Do you remember those clever signs on the Washington Metro that were made up words with fake definitions as public service announcements? My favorite was “escalump: n. a person who becomes a human speed bump by suddenly stopping at the top or bottom of Metro escalators.” Apparently the mass transit officials in town felt that not stopping to check your watch at the bottom of a crowded escalator was such an underappreciated social norm that they had to alert people to the proper way to ride a moving staircase (it really boils down to walk, stand there, walk again). If it were any easier a child could do it…wait…children can do it, which leaves you on very thin ice.

I have to say that I think this sign is very unfair to speed bumps. At least they help to slow traffic on dangerous roads and do not waste precious resources like air and food as do the humanoid forms of social detritus that we’re discussing here. It seems like any place that serves as a choke point is also a magnet for gatherings of the self-absorbed and oblivious. We saw a version of this when discussing our clogged city sidewalks. The same is true of a crowded restaurant entryway. By all means, please finish picking the broccoli out of your teeth and dumping the bowl of mints into your purse before moving your recently expanded waistlines out from between me and my three hours worth of complementary dinner rolls.

But we see this problem in other places as well. We’ve all seen the i-bankers so absorbed in conversation that they have to stop just outside the main entrance of a 50 story office building to finish sharing their brilliant insights into the role of agricultural commodities in their getting hammered at the bar in 20 minutes. It’s almost as if the further they get from the building, the dumber they become so they have to drop all of their impressive knowledge within a 5 foot radius of the front door. This theory makes sense given how dumb they seem to be by the time they get to the bar.

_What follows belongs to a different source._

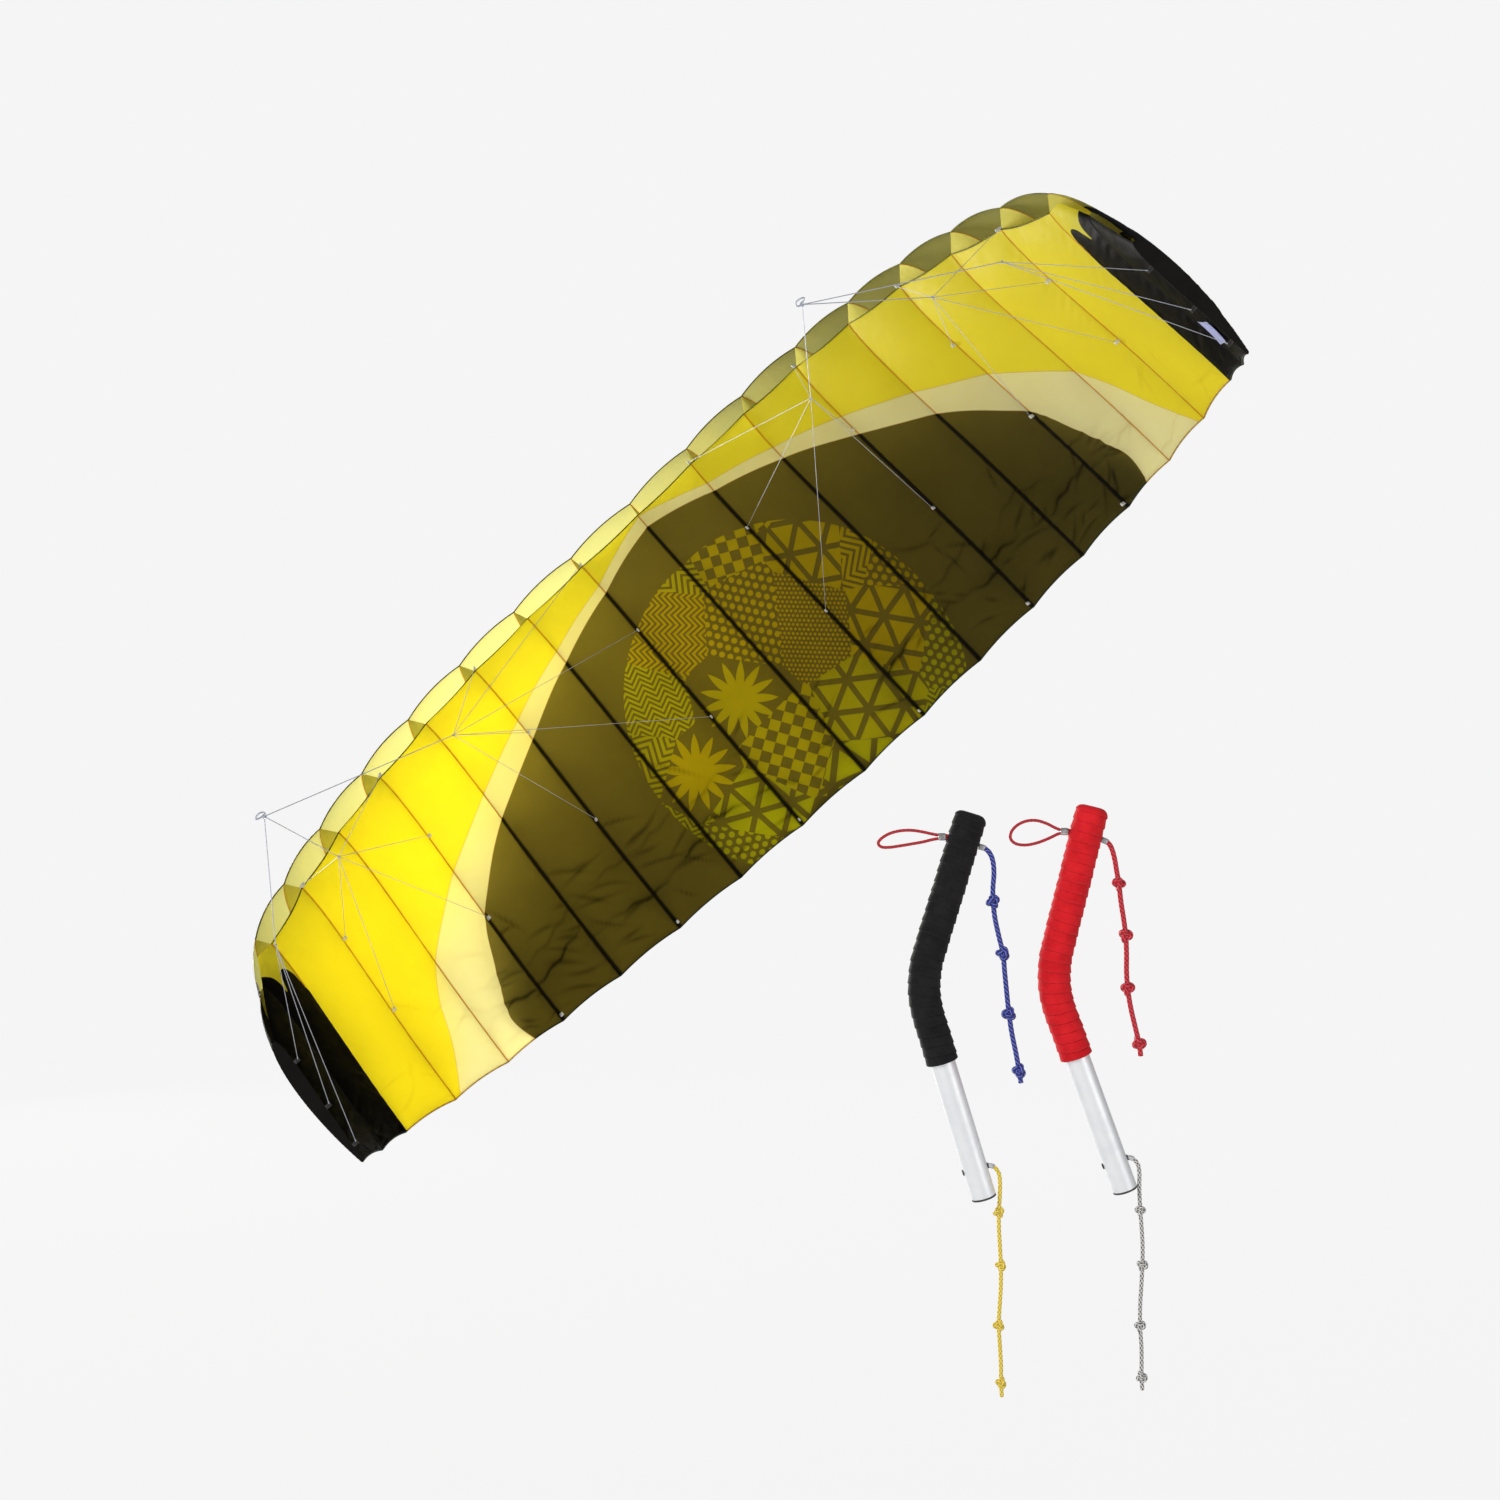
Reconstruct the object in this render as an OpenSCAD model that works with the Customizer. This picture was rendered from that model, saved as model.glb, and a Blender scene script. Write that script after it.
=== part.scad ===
// Ram-air foil power kite in flight, with its bridle and two control handles.
// The origin is midway between the two tow points, +Z is up and -Y faces the pilot.
// The wing is drawn in its own axes first: X along the span, +Z to the leading edge,
// -Y to the pilot. It is then turned to its flying attitude.

/* [Wing] */
// Number of cells in each half of the wing
half_cells = 10; // [10:1:10]
// Width of one cell along the curve of the wing
cell_w = 252; // [200:1:300]
// Width of each of the closed cells at the tip
tip_cell_w = 144; // [100:1:252]
// Chord of the centre rib
root_chord = 1160; // [1000:10:1300]
// Chord lost at the tip by the square term
chord_taper = 890; // [700:10:950]
// Chord gained back at the tip by the fourth power term
chord_return = 80; // [0:10:200]
// Sweep of the tip by the square term
sweep = 1170; // [600:10:1300]
// Sweep taken back at the tip by the fourth power term
sweep_return = 180; // [0:10:300]
// Angle that the wing turns from its centre to its tip
tip_angle = 97; // [70:1:100]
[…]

We also see a strange phenomenon in revolving doors. Turns out, there is some mechanism placed just inside the center pole that causes cell phones to ring only once, maybe twice at most. This is evidenced by the fact that no matter where a person is in the process of walking forward while also possibly pushing the door, he or she feels a keen sense of urgency about fumbling through every pocket on every garment on his or her person to answer the phone. “Logjam be damned, this could be Ed McMahon and if I don’t catch this by the second ring, I’ll never forgive myself.” Of course, the odds of it being Ed McMahon, or even a worthwhile long distance offer, are about as good as you using the word logjam, making the discounted, risk-adjusted value of this phone call about half a cent. So let’s make a deal. I’ll pay everyone a penny to just let it ring until they get through the door. You get some positive NPV out of the deal and I get a decent shot at putting my groceries away before the plastic bag handles sever the finger I would need to effectively communicate with you.